Let’s face it, never in the course of previous wars, or in the entire history of Israel, has the contradiction between the two objectives reached such intensity. And it has to be said that, throughout these months of war, it has not found its articulation. This was the failure of Israeli government policy. The fact that the objective to destroy the enemy took precedence over the need to rescue came at a very heavy price, both for the hostages, who seemed to have been abandoned by the state, despite its denials, and for the civilian population of Gaza, who were affected to an extent that none of the aims of the war could justify. As for the overriding objective, the outcome of the war shows that it has not been achieved. What we see is that no amount of military pressure, however brutal, has been able to completely neutralize Hamas and its allies in Gaza.

Now that the logic of war has given way, those for whom the contradiction was not a contradiction at all, those who had made their choice in advance, since for them the State of Israel is not first and foremost the state that protects Jews, but one that unscrupulously asserts its domination – Jewish power, to use the name of Ben Gvir’s party – must secede and leave power. At least, so must Ben Gvir himself, while the other far-right party, Smotrich’s religious Zionist party, temporarily resigns itself, seemingly ready to be persuaded that the war against Hamas will be over as soon as the hostages are freed.

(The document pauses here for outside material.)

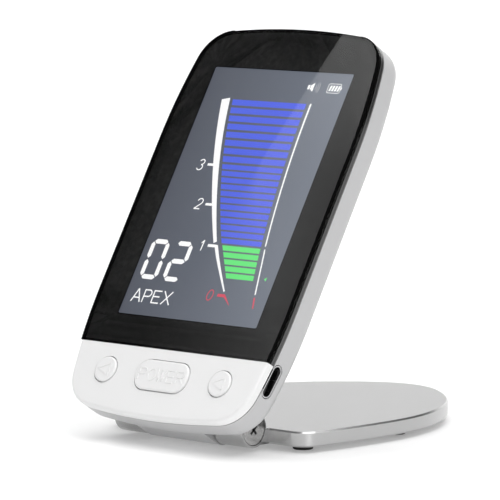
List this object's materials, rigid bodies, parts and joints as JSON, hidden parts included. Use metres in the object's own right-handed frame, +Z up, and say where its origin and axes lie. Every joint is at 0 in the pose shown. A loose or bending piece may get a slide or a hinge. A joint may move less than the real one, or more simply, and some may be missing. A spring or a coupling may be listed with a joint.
{
  "type": "apex locator",
  "caption": "Small dental measuring head with a colour display and a row of keys, hinged on a flat metal stand that folds against its back.",
  "frame": {"origin": "on the surface that the feet stand on, at the centre of the object's footprint at rest", "axes": "+X to the right along the hinge axis, +Y from the display towards the back of the stand, +Z up"},
  "size_m": [0.077, 0.1081, 0.1067],
  "materials": {
    "rear_case": "satin light grey moulded ABS",
    "black_frame": "gloss black moulded PC",
    "white_panel": "satin white moulded ABS",
    "white_key": "satin white moulded ABS",
    "cover_glass": "polished, black printed border",
    "adhesive": "black foam tape",
    "seal": "dark grey silicone",
    "display_metal": "stamped sheet",
    "display_cell": "polished, lit from behind",
    "light_guide": "clear acrylic, white film behind",
    "flex": "amber polyimide film",
    "circuit_board": "green solder mask",
    "chip": "black epoxy",
    "shield": "tinned sheet",
    "switch": "black nylon",
    "key_stem": "natural acetal",
    "socket": "ivory nylon",
    "port_metal": "nickel plated",
    "port_tongue": "black nylon",
    "battery": "silver laminate pouch",
    "foam": "closed-cell foam",
    "speaker": "black frame and film",
    "brass": "knurled",
    "screw": "black zinc",
    "hinge_pin": "turned and polished stainless steel",
    "washer": "ground",
    "bush": "acetal",
    "stand_metal": "fine bead-blasted, silver anodised",
    "foot_rubber": "matt black"
  },
  "bodies": {
    "stand": {"base_plate": "stand_metal", "foot_front_left": "foot_rubber", "foot_front_right": "foot_rubber", "foot_rear_left": "foot_rubber", "foot_rear_right": "foot_rubber", "hinge_bush_left": "bush", "hinge_bush_right": "bush"},
    "head": {"rear_shell": "rear_case", "front_frame": "black_frame", "key_panel": "white_panel", "cover_glass": "cover_glass", "glass_adhesive": "adhesive", "case_seal": "seal", "display_tray": "display_metal", "display_cell": "display_cell", "light_guide": "light_guide", "display_ribbon": "flex", "main_board": "circuit_board", "processor_chip": "chip", "shield_can": "shield", "display_socket": "socket", "measuring_chip": "chip", "charging_chip": "chip", "battery_socket": "socket", "charging_port_shell": "port_metal", "charging_port_tongue": "port_tongue", "lead_port_shell": "port_metal", "lead_port_tongue": "port_tongue", "battery_cell": "battery", "battery_pad": "foam", "loudspeaker": "speaker", "speaker_gasket": "foam", "case_inserts": "brass", "case_screws": "screw", "board_screws": "screw", "left_switch": "switch", "power_switch": "switch", "right_switch": "switch", "hinge_insert_left": "brass", "hinge_insert_right": "brass", "friction_washer_left": "washer", "friction_washer_right": "washer", "hinge_pin_left": "hinge_pin", "hinge_pin_right": "hinge_pin"},
    "left_key": {"left_key": "white_key", "left_key_stem": "key_stem"},
    "power_key": {"power_key": "white_key", "power_key_stem": "key_stem"},
    "right_key": {"right_key": "white_key", "right_key_stem": "key_stem"}
  },
  "joints": [
    {"name": "head_tilt", "type": "hinge", "parent": "stand", "child": "head", "pos_m": [0, -0.038, 0.00575], "axis": [1, 0, 0], "range_deg": [-58.8, 21.2]},
    {"name": "left_key_press", "type": "slide", "parent": "head", "child": "left_key", "axis": [0, 0.8554, -0.518], "range_m": [0, 0.0006], "stiffness_N_per_m": 2000, "springref_m": -0.0003},
    {"name": "power_key_press", "type": "slide", "parent": "head", "child": "power_key", "axis": [0, 0.8554, -0.518], "range_m": [0, 0.0006], "stiffness_N_per_m": 2000, "springref_m": -0.0003},
    {"name": "right_key_press", "type": "slide", "parent": "head", "child": "right_key", "axis": [0, 0.8554, -0.518], "range_m": [0, 0.0006], "stiffness_N_per_m": 2000, "springref_m": -0.0003}
  ]
}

However, it is clear that we are now witnessing an inflexion. With this agreement, the axis of Israeli policy has been significantly refocused. The Netanyahu coalition, of which Likud is the linchpin, combining the two Orthodox parties – now also the small party of Gideon Saar, the current Foreign Minister, which was merely a dissident – was supported by all the Zionist opposition parties in order to bring this agreement to fruition. The axis of Israeli policy has thus shifted, not only under internal pressure, but also under that of the United States, the degree of which is difficult to assess in this case. The result is nonetheless a strong reason for hope: as things stand at present, Zionism’s the most disturbing internal deviations have been beaten back. At present, they are marginalized. At the same time, we must also suspect, and not without bitterness, that an agreement on the status of the Gaza Strip will come out of a regional negotiation, without it being known whether Hamas will be discreetly part of it, in one form or another. Unless a broad consensus can be reached to forcibly remove it, it will continue to carry weight, despite or thanks to the memory of October 7, and obviously to the detriment of peace.

As things stand, Zionism’s most disturbing internal deviations have been beaten back. At present, they are marginalized.

In the meantime, we can only rejoice that Israel has found a way to overcome its sense of failure in this war, in other words, not to feel humiliated, but on the contrary, to feel uplifted, by the choice that brings it back to the sense of its essential mission – however difficult this choice may be. In short, to have given in, but to have done so precisely by being itself, in the act by which it finally frees its hostages and puts an end to the ordeal of the civilian population of Gaza, which has endured non-stop Israeli bombardment while being held hostage by its own rulers.

For it must be stressed: if hostage-taking has been the jihadists’ strategic lever, if, from October 7 onwards, alongside massacres and executions, the act of kidnapping revealed the aim of the initiators of this very long conflict, namely to reach Israel by putting its own meaning to the test, it is because Hamas has no other motive than contempt for life, including that of the Palestinian population it claims to represent. Recognizing in their enemy those for whom saving their own is a cardinal value, to the extent that abandoning them means losing their identity, they express precisely what they themselves are not: representatives of a people and defenders of its cause. Could it be that this fact, too, will finally be acknowledged, in the period that is now beginning? It is necessary, both for the Palestinians and for Israel. In Hebrew, the release of hostages is called “returning home”, meaning returning to a now consolidated shelter, effective against any threat. Which, as everyone knows, brings back the shadow of the objective of neutralizing the enemy left behind.

The fragility of this agreement lies in the fact that neither side is committed to peace. On the one hand, the will to annihilate was expressed, unaltered, in the very celebration of the agreement. On the other, awareness of the reality of the danger remains intact. As we can see, it will take a great deal of patience if a broad negotiation is to lead to a territorial compromise solution with the Palestinians, despite the fact that October 7 set back the Palestinian cause more than any other event. However unrealistic it may seem today, there is no other way out.